As of June 30, 2008, the company had $25.1 million of availability under its revolving credit facility after giving effect to $17.0 million in borrowings outstanding and $16.0 million of letters of credit, which reduce availability. On July 24, 2008, the company completed the sale of its fifty-percent membership interest in PBL. Approximately $31 million of the $62 million of proceeds from the sale were applied to the repayment of the amounts then outstanding under the Senior Credit Facility, leaving $31 million in cash and increasing availability under the revolving portion of the facility to approximately $42 million immediately thereafter.
The company expects to use the balance of the proceeds to enhance liquidity and to help the company refinance its obligations under its 7.375 percent Senior Notes due on June 1, 2009 and shown as a current liability on the balance sheet.
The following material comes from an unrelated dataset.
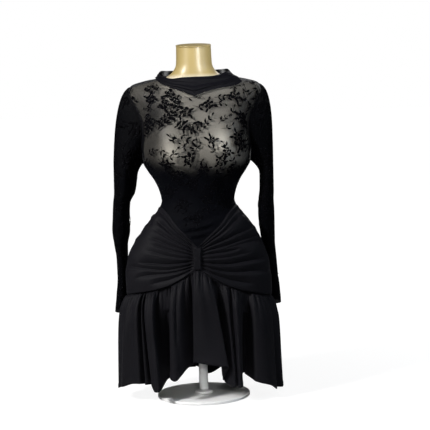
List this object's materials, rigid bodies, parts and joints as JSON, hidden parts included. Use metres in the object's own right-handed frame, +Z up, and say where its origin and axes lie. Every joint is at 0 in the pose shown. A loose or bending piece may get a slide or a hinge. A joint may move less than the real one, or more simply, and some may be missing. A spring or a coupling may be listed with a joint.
{
  "type": "mini dress on a limbless dress form",
  "caption": "Long-sleeved mini dress in sheer floral mesh with a ruched hip yoke and gathered flounce, on a limbless dress form with a round base.",
  "frame": {"origin": "centre of the underside of the round base, on the surface that it stands on", "axes": "+Z up along the pole, -Y towards the front of the dress, +X towards the viewer's right as seen from the front"},
  "size_m": [0.479, 0.3022, 0.9909],
  "materials": {
    "mesh": "sheer black mesh with flocked flowers",
    "jersey": "matte black stretch jersey",
    "form": "smooth beige moulded shell",
    "stand": "white powder coat"
  },
  "bodies": {
    "root": {"form_torso": "form", "form_neck_cap": "form", "stand_pole": "stand", "stand_base": "stand", "bodice_front": "mesh", "bodice_back": "mesh", "sleeve_left": "mesh", "sleeve_right": "mesh", "collar": "jersey", "yoke_front_left": "jersey", "yoke_front_right": "jersey", "yoke_back": "jersey", "centre_tab": "jersey", "flounce_front": "jersey", "flounce_back": "jersey"}
  },
  "joints": []
}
The addition of the Senior Notes as a current liability results in a working capital deficit as of June 30, 2008. The company continues to pursue various options to refinance the Senior Notes. While no assurance can be given that such efforts will produce sufficient liquidity to permit the company to refinance the Senior Notes on terms favorable to the company, or at all, the company remains optimistic given work to date on developing those options.